* start Data to use *
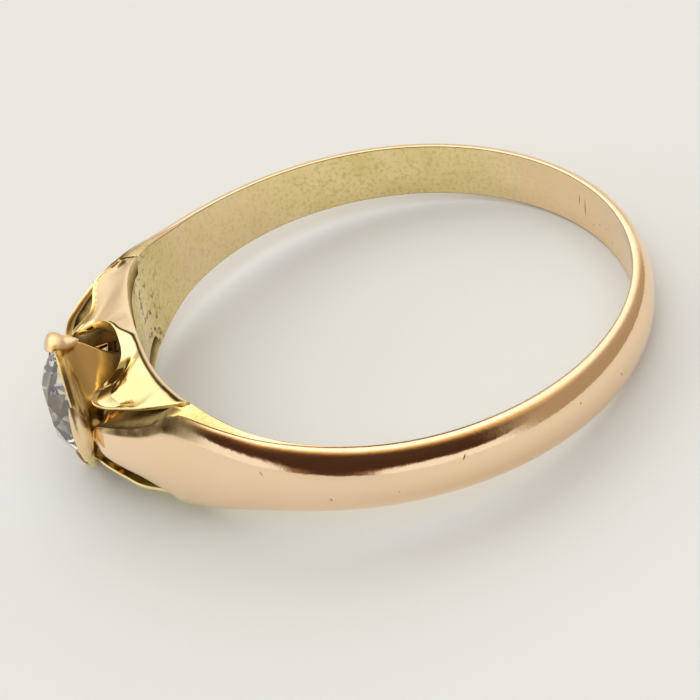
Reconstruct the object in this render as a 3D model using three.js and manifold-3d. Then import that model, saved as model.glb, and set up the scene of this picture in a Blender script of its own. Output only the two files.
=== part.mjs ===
// Split-shoulder solitaire ring: D-section shank, two shoulder tongues, two side
// galleries with a U scallop, a fluted four-claw collet and a round old-cut diamond.
//
// Units are millimetres. The ring lies on its side: the finger hole's axis is Z, the
// stone points along -X, and XZ and the band's mid-plane are planes of symmetry.
// Inside this file a place is given as rho (distance towards the stone), lat (sideways)
// and z from the centre of the finger hole; the group is moved to its box's bottom
// centre at the end.

import * as THREE from 'three';
import { mergeVertices } from 'three/addons/utils/BufferGeometryUtils.js';
import Module from 'manifold-3d';

const wasm = await Module();
wasm.setup();

// ---- Driving dimensions -------------------------------------------------------------

const BORE_R = 8.25;            // finger hole radius, ring size 6 (16.5 mm)
const BACK_WALL = 0.6;          // thickness of the band at its back
const SIDE_WALL = 0.8;          // thickness half way round
const SHOULDER_WALL = 1.25;     // thickness where the shoulders split
const WALL_GROWTH = 12.5;       // how late the band thickens on its way to the shoulders
const SHOULDER_FLARE = 0.2;     // how far each side of the band spreads at the shoulders
const FLARE_END_DEG = 50;
const BORE_FLATTEN = 0.4;       // how far the finger side is flattened under the stone
const SECTION_POWER = 2.25;      // D section: 2 would be a half ellipse, more is squarer
const SPLIT_DEG = 30;           // where each shoulder splits, measured from the stone
const TONGUE_END_DEG = 8;       // where each tongue stops under the setting
const JOINT_GAP = 0.03;         // solder line between touching pieces

const GALLERY_TOP = 1.95;       // outer face of each side gallery, from the mid-plane
const GALLERY_BOTTOM = 1.3;     // inner face of each side gallery
const ARM_TIP_RHO = 9.8;        // arm tips beside the collet
const ARM_TIP_LAT = 2.05;
const SCALLOP_RHO = 8.46;       // deepest point of the U scallop
const ARM_END_DEG = 29;         // where the arms run out on the band

const COLLET_BASE_RHO = 8.55;
const LEDGE_DEPTH = 0.12;       // step inside the rim that carries the stone
const RIM_RHO = 10.5;           // collet rim, level with the stone's girdle
const CLAW_COUNT = 4;
const CLAW_HALF_THICK = 0.16;
const CLAW_FOOT_RHO = 9.98;     // where the claws start above the shoulders' tips
const CLAW_REACH_R = 2.7;       // how far the claws stand out from the stone's axis

const GIRDLE_R = 1.9;
const GIRDLE_HALF = 0.04;
const TABLE_R = 0.92;
const CROWN_H = 0.7;
const PAVILION_H = 1.68;
const CULET_R = 0.12;

// ---- Materials ------------------------------------------------------------------------

const rad = THREE.MathUtils.degToRad;
const gold = (color, roughness) => new THREE.MeshStandardMaterial({ color, roughness, metalness: 1 });
const bandGold = gold(0xe9b98c, 0.18);
const galleryGold = gold(0xe8c06c, 0.14);
const colletGold = gold(0xd9a94e, 0.2);
const clawGold = gold(0xe6b98a, 0.3);
const stone = new THREE.MeshStandardMaterial({ color: 0xdfe3e8, roughness: 0.02, metalness: 0 });

// ---- Mesh helpers ----------------------------------------------------------------------

// Point at a polar place round the finger hole: radius r, angle from the stone, height z.
const polar = (r, angle, z) => [-r * Math.cos(angle), r * Math.sin(angle), z];

// Point on a circle round the stone's axis: distance rho along it, radius r, angle phi.
const axial = (rho, r, phi) => [-rho, r * Math.cos(phi), r * Math.sin(phi)];

// Geometry of a closed body, turned so that its faces point out.
function closedGeometry(points, triangles) {
  const corner = (i) => new THREE.Vector3(...points[i]);
  let volume = 0;
  for (const [a, b, c] of triangles) volume += corner(a).dot(corner(b).cross(corner(c)));
  const index = triangles.flatMap(([a, b, c]) => (volume < 0 ? [a, c, b] : [a, b, c]));
  const geometry = new THREE.BufferGeometry();
  geometry.setAttribute('position', new THREE.Float32BufferAttribute(points.flat(), 3));
  geometry.setIndex(index);
  return geometry;
}

// Closed body through a row of section loops with equal point counts, capped at both ends.
function loft(loops) {
  const count = loops[0].length;
  const points = loops.flat();
  const triangles = [];
  for (let s = 0; s + 1 < loops.length; s++) {
    for (let i = 0; i < count; i++) {
      const a = s * count + i;
      const b = s * count + ((i + 1) % count);
      triangles.push([a, b, b + count], [a, b + count, a + count]);
    }
  }
  for (const [loop, start, flip] of [[loops[0], 0, true], [loops.at(-1), points.length - count, false]]) {
    const centre = [0, 1, 2].map((k) => loop.reduce((sum, p) => sum + p[k], 0) / count);
    const hub = points.push(centre) - 1;
    for (let i = 0; i < count; i++) {
      const a = start + i;
      const b = start + ((i + 1) % count);
      triangles.push(flip ? [hub, b, a] : [hub, a, b]);
    }
  }
  return closedGeometry(points, triangles);
}

// Closed ring through section loops that come back to the first one.
function ringLoft(loops) {
  const count = loops[0].length;
  const points = loops.flat();
  const triangles = [];
  for (let s = 0; s < loops.length; s++) {
    const next = (s + 1) % loops.length;
    for (let i = 0; i < count; i++) {
      const j = (i + 1) % count;
      triangles.push([s * count + i, s * count + j, next * count + j]);
      triangles.push([s * count + i, next * count + j, next * count + i]);
    }
  }
  return closedGeometry(points, triangles);
}

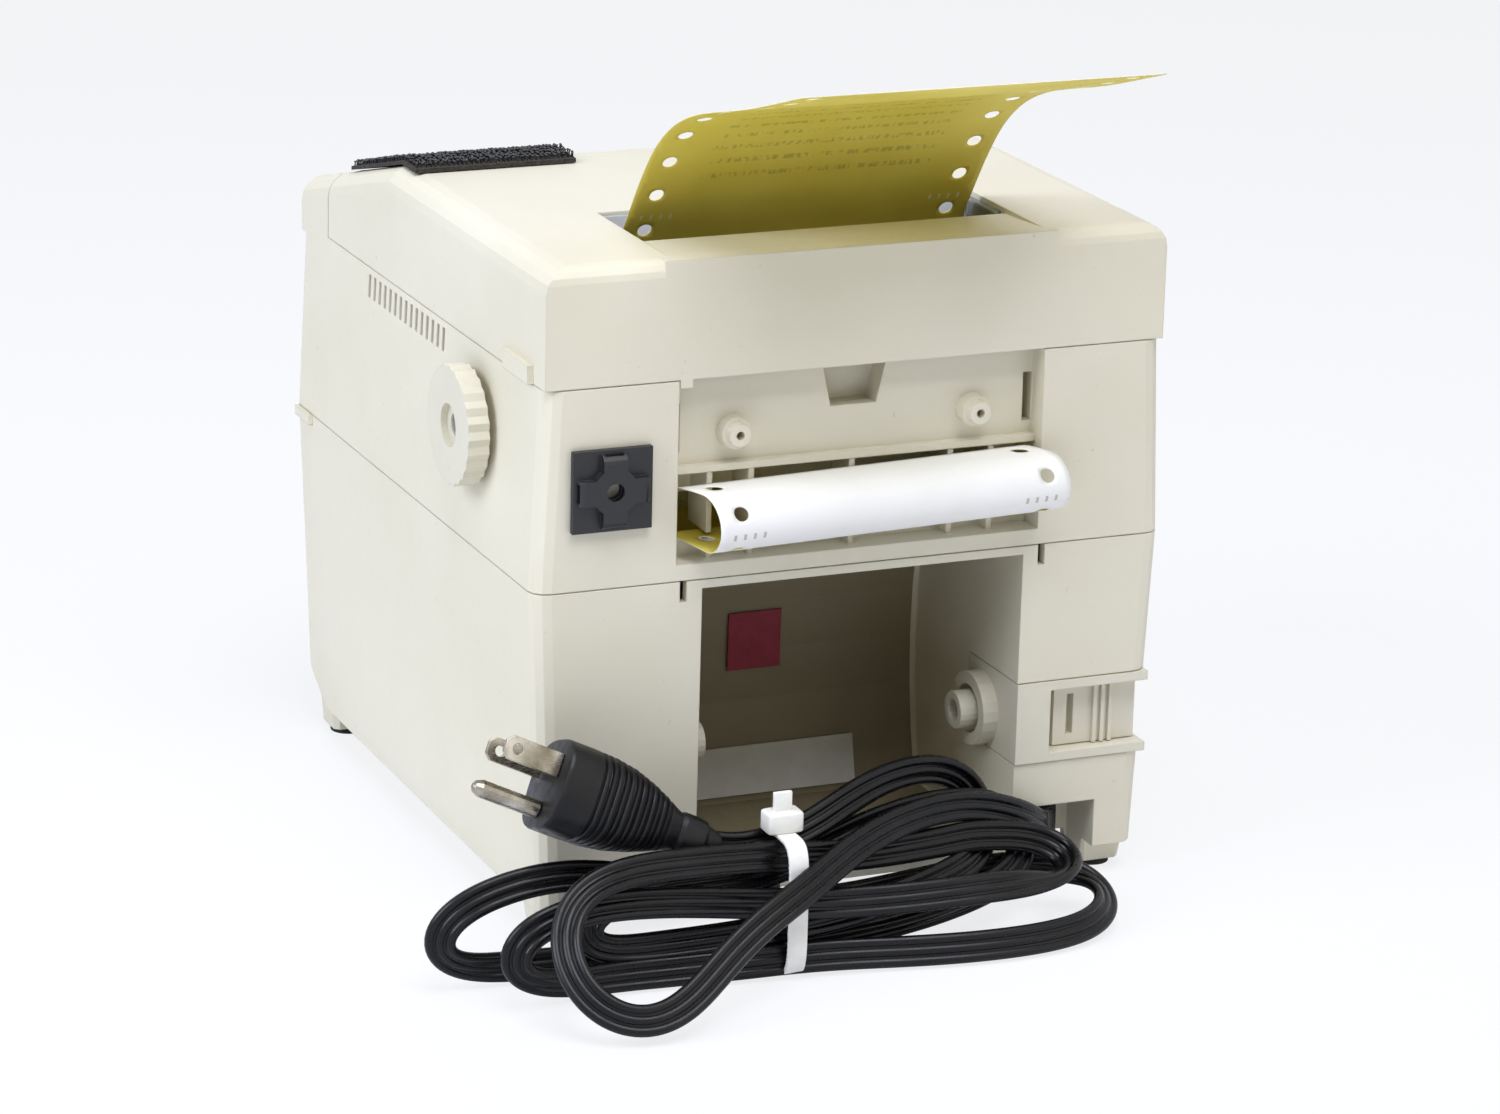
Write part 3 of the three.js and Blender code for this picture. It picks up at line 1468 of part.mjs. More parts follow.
// Stick-on pieces: the cable tie base on the left pillar and two blank labels in the bay.
{
  // A square base whose four arms rise and narrow towards a dished, bored middle.
  const base = { size: 22.2, low: 116, plate: 1.8, arm: 3.4, rise: 2.4, ring: 6.4, hole: 2.5, cord: 2.6 };
  const half = base.size / 2;
  const middle = [halfWidth - fromSide.tieBase - half, base.low + half];
  const [x, z] = middle;
  const y0 = halfDepth + fitGap;
  const face = y0 + base.plate;
  const plate = block([x - half, x + half], [y0, face], [z - half, z + half]);
  const pillow = rod("y", middle, base.ring, face - base.plate / 2, face + base.rise, 20);
  const armSteps = 4;
  const armLine = arc([half - base.arm, 0], base.rise, 0, 90, armSteps);
  // The arms are drawn lying flat with their rise upwards, then stood against the plate.
  const armOutline = [[0, 0], ...armLine, [0, base.rise]];
  const arms = [0, 1, 2, 3].map((quarter) => {
    const turn = new THREE.Matrix4().makeRotationZ((quarter * Math.PI) / 2);
    return solidOf(geometryOf(prism("y", armOutline, -base.arm, base.arm)).applyMatrix4(turn));
  });
  const lay = new THREE.Matrix4().makeRotationX(-Math.PI / 2);
  lay.setPosition(x, face, z);
  const armCross = solidOf(geometryOf(joined(...arms)).applyMatrix4(lay));
  const tunnels = [
    block([x - half, x + half], [face, face + base.rise / 2], [z - base.cord, z + base.cord]),
    block([x - base.cord, x + base.cord], [face, face + base.rise / 2], [z - half, z + half]),
  ];
  const hole = rod("y", middle, base.hole, y0 - overrun, face + overrun, 16);
  addPiece("tie_mount", cut(joined(plate, pillow, armCross), ...tunnels, hole), "black");
}

// The labels lie on the bay's back wall: places in from its left side, and heights.
const label = { thickness: 0.4, gap: 0.6, steps: 4 };
const redLabel = { inset: [51.8, 35.8], z: [49, 66] };
const whiteLabel = { inset: [73.9, 19.4], z: [13.5, 27] };
{
  const middle = (bay.floor + bay.roof) / 2;
  const half = (bay.roof - bay.floor) / 2;
  const backAt = (z) => bay.depthY + bay.backCurve * ((z - middle) / half) ** 2;
  const lean = ([z0, z1]) => {
    const line = Array.from({ length: label.steps + 1 }, (_, i) => {
      const z = z0 + ((z1 - z0) * i) / label.steps;
      return [backAt(z) + label.gap, z];
    });
    return [...line, ...line.map(([y, z]) => [y + label.thickness, z]).reverse()];
  };
  const stuck = ({ inset, z }) => prism("x", lean(z), bay.left - inset[0], bay.left - inset[1]);
  addPiece("red_label", stuck(redLabel), "red");
  addPiece("white_label", stuck(whiteLabel), "white");
}

// The mains cord: where it leaves the case, its bundle, its tie and its plug.
const cordWidth = 8.4;
const floorGap = 0.3;
const gland = { depth: 3.7, width: 13, inset: 11, z: [10.2, 21] };
const glandX = notch.left - gland.inset;
addPiece(
  "cord_gland",
  block(
    [glandX - gland.width / 2, glandX + gland.width / 2],
    [notch.front + fitGap, notch.front + fitGap + gland.depth],
    gland.z,
  ),
  "black",
);

// What hangs on the gland moves with its mouth: all places of the loose cord start there.
const looseCord = new THREE.Group();
looseCord.position.set(glandX, notch.front + fitGap + gland.depth, 0);
root.add(looseCord);

function cordTube(route, steps) {
  const ring = circle([0, 0], cordWidth / 2, 8).map(([a, b]) => new THREE.Vector2(a, b));
  const curve = new THREE.CatmullRomCurve3(route.map((p) => new THREE.Vector3(...p)));
  const settings = { steps, extrudePath: curve };
  return solidOf(new THREE.ExtrudeGeometry(new THREE.Shape(ring), settings));
}

// The lead runs straight out of the gland and down into the bundle.
const leadRoute = [
  [0, 0.3, 14.5],
  [0, 3, 14.4],
  [0, 10, 11],
  [0, 16, 8],
  [0, 21, 7],
  [0, 23.7, 7],
];
addPiece("cord_lead", cordTube(leadRoute, 8), "cord", looseCord);

// The hank: the outer shape of the bundle, with two lobes and a waist in the tie.
const hankPlan = [
  [-4.5, 24],
  [7.5, 24],
  [43.5, 20],
  [73.5, 24],
  [91.5, 36],
  [105.5, 36],
  [123.5, 20],
  [163.5, 18],
  [185.5, 24],
  [195.5, 38],
  [194.5, 60],
  [185.5, 84],
  [167.5, 100],
  [147.5, 100],
  [125.5, 82],
  [105.5, 60],
  [91.5, 60],
  [63.5, 84],
  [27.5, 88],
  [3.5, 72],
  [-4.5, 54],
];
const tieRise = 2;
const hankSide = [
  [-4.5, floorGap],
  [87.5, floorGap],
  [91.5, tieRise],
  [103.5, tieRise],
  [107.5, floorGap],
  [195.5, floorGap],
  [195.5, 12],
  [189.5, 22],
  [175.5, 33],
  [159.5, 34],
  [140.5, 32],
  [125.5, 30],
  [111.5, 24],
  [105, 24],
  [105, 38],
  [89.5, 38],
  [73.5, 44],
  [41.5, 44],
  [11.5, 30],
  [-4.5, 14],
];
const hankReach = 400;
const hank = prism("z", hankPlan, 0, hankReach).intersect(prism("y", hankSide, 0, hankReach));
addPiece("cord_hank", hank, "cord", looseCord);

// The nylon tie: a band round the waist, its head and the end that stands out of the head.
const tie = { x: [94.5, 99.5], y: [36, 60], top: 38, thickness: 1.2, head: [41, 48], headRise: 5 };
{
  const [y0, y1] = tie.y;
  const outside = fitGap + tie.thickness;
  const band = cut(
    block(tie.x, [y0 - outside, y1 + outside], [tieRise - outside, tie.top + outside]),
    block(
      [tie.x[0] - overrun, tie.x[1] + overrun],
      [y0 - fitGap, y1 + fitGap],
      [tieRise - fitGap, tie.top + fitGap],
    ),
  );
  const headTop = tie.top + outside + tie.headRise;
  const head = block(
    [tie.x[0] - tie.thickness, tie.x[1] + tie.thickness],
    tie.head,
    [tie.top + fitGap, headTop],
  );
  const end = block(
    tie.x,
    [tie.head[0] + tie.headRise / 2, tie.head[0] + tie.headRise / 2 + tie.thickness],
    [tie.top + outside, headTop + tie.headRise],
  );
  addPiece("cable_tie", joined(band, head, end), "nylon", looseCord);
}

// The plug lies on the bundle and points up to the left. Its own axes are the line between
// the two blades, the line from the ground pin to the blades, and the way the prongs point.
const plugEnd = new THREE.Vector3(114.4, 40, 34.5);
const plugAlong = new THREE.Vector3(0.9, -0.12, 0.42).normalize();
const plugUp = new THREE.Vector3().crossVectors(plugAlong, new THREE.Vector3(-0.05, 0.94, 0.34));
plugUp.normalize();
const plugAcross = new THREE.Vector3().crossVectors(plugUp, plugAlong);
const plugTurn = new THREE.Quaternion().setFromRotationMatrix(
  new THREE.Matrix4().makeBasis(plugAcross, plugUp, plugAlong),
);
const tailRoute = [
  [114.1, 40.04, 34.4],
  [111.5, 40.4, 33.2],
  [108, 40.6, 32.1],
  [105.4, 40.6, 32],
];
addPiece("cord_tail", cordTube(tailRoute, 4), "cord", looseCord);

const plug = {
  length: 50,
  blade: { width: 6.35, thickness: 1.5, length: 16, spread: 6.35, up: 4.5, hole: 1.5, tip: 3.5 },
  pin: { radius: 2.4, length: 19, up: -7.4, taper: 1.5 },
};
// Half widths across and up at places along the plug, from the cord end to the face.
const plugStations = [
  [4.4, 4.4, 0],
  [5.4, 5.4, 4],
  [5.8, 5.8, 13],
  [7.5, 7, 15],
  [9.5, 9, 21],
  [12.6, 11.6, 30],
  [13.5, 12.5, 42],
  [13.5, 12.5, plug.length],
];
{
  const place = (mesh) => {
    mesh.position.copy(plugEnd);
    mesh.quaternion.copy(plugTurn);
  };
  const sides = 20;
  // Rounded squares: a power under one pushes a circle's points out to the corners.
  const roundness = 0.75;
  const blunt = (v) => Math.sign(v) * Math.abs(v) ** roundness;
  const levels = plugStations.map(([across, up, at]) => [
    circle([0, 0], 1, sides).map(([a, b]) => [across * blunt(a), up * blunt(b)]),
    at,
  ]);
  place(addPiece("plug_body", loftThrough(levels), "black", looseCord));
  const { blade, pin } = plug;
  const from = plug.length + fitGap;
  for (const end of [1, -1]) {
    const half = blade.width / 2;
    const tip = from + blade.length;
    const outline = [
      [blade.up - half, from],
      [blade.up + half, from],
      [blade.up + half, tip - half / 2],
      [blade.up + half / 2, tip],
      [blade.up - half / 2, tip],
      [blade.up - half, tip - half / 2],
    ];
    const middle = end * blade.spread;
    const hole = circle([blade.up, tip - blade.tip], blade.hole, 12);
    const sideThickness = blade.thickness / 2;
    const flat = prism("x", outline, middle - sideThickness, middle + sideThickness, [hole]);
    const name = end > 0 ? "plug_blade_one" : "plug_blade_two";
    place(addPiece(name, flat, "brass", looseCord));
  }
  const pinEnd = from + pin.length;
  const ring = (radius) => circle([0, pin.up], radius, 14);
  const groundPin = loftThrough([
    [ring(pin.radius), from],
    [ring(pin.radius), pinEnd - pin.radius],
    [ring(pin.radius / pin.taper), pinEnd - pin.radius / 4],
    [ring(pin.radius / 4), pinEnd],
  ]);
  place(addPiece("plug_ground_pin", groundPin, "brass", looseCord));
}

// The origin is under the middle of the object's box, which leaves the loose cord out.
const measured = new THREE.Box3();
for (const mesh of root.children.filter((child) => child !== looseCord)) {
  mesh.updateMatrixWorld(true);
  measured.expandByObject(mesh, true);
}
root.position.set(
  -(measured.min.x + measured.max.x) / 2,
  -(measured.min.y + measured.max.y) / 2,
  -measured.min.z,
);

export default root;
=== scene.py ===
import bmesh
import bpy
import numpy as np
from mathutils import Matrix, Vector


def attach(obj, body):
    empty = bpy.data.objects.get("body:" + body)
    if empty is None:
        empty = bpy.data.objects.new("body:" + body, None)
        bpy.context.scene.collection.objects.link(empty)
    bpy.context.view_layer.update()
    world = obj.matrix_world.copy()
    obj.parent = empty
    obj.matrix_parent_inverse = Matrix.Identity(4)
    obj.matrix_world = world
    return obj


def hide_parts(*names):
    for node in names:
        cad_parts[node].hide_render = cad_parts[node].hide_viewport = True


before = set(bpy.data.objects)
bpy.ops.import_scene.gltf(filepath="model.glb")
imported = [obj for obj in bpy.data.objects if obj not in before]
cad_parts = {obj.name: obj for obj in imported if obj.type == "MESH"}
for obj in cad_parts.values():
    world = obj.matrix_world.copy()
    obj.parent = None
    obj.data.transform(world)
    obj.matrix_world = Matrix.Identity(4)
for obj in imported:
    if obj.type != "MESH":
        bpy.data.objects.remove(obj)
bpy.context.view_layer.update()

# The camera stands behind the printer and to its left, a little above it, where the photographer
# stood. Its place was solved from the edges of the case; it is turned 1.4 degrees about its view.
camera_place = Vector((0.5352766, 1.2539148, 0.5022))
view_ahead = Vector((-0.37711, -0.87754, -0.29619)).normalized()
level_right = Vector((-0.9187, 0.3949, 0.0)).normalized()
level_up = level_right.cross(view_ahead)
roll = np.radians(1.373)
right = level_right * np.cos(roll) + level_up * np.sin(roll)
up = level_up * np.cos(roll) - level_right * np.sin(roll)
camera = bpy.data.objects.new("camera", bpy.data.cameras.new("camera"))
camera.data.sensor_width = 36.0
camera.data.lens = 121.47
camera.data.clip_start = 0.05
camera_turn = Matrix((right, up, -view_ahead)).transposed().to_4x4()
camera.matrix_world = Matrix.Translation(camera_place) @ camera_turn
bpy.context.scene.collection.objects.link(camera)
bpy.context.scene.camera = camera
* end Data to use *
• **Aim**
Reproduce, without alteration, solely the lines beginning at the line that includes "loose cord out." and ending at the line that includes "obj.parent = None", both lines included.

• **Worked answer**
// The origin is under the middle of the object's box, which leaves the loose cord out.
const measured = new THREE.Box3();
for (const mesh of root.children.filter((child) => child !== looseCord)) {
  mesh.updateMatrixWorld(true);
  measured.expandByObject(mesh, true);
}
root.position.set(
  -(measured.min.x + measured.max.x) / 2,
  -(measured.min.y + measured.max.y) / 2,
  -measured.min.z,
);

export default root;
=== scene.py ===
import bmesh
import bpy
import numpy as np
from mathutils import Matrix, Vector


def attach(obj, body):
    empty = bpy.data.objects.get("body:" + body)
    if empty is None:
        empty = bpy.data.objects.new("body:" + body, None)
        bpy.context.scene.collection.objects.link(empty)
    bpy.context.view_layer.update()
    world = obj.matrix_world.copy()
    obj.parent = empty
    obj.matrix_parent_inverse = Matrix.Identity(4)
    obj.matrix_world = world
    return obj


def hide_parts(*names):
    for node in names:
        cad_parts[node].hide_render = cad_parts[node].hide_viewport = True


before = set(bpy.data.objects)
bpy.ops.import_scene.gltf(filepath="model.glb")
imported = [obj for obj in bpy.data.objects if obj not in before]
cad_parts = {obj.name: obj for obj in imported if obj.type == "MESH"}
for obj in cad_parts.values():
    world = obj.matrix_world.copy()
    obj.parent = None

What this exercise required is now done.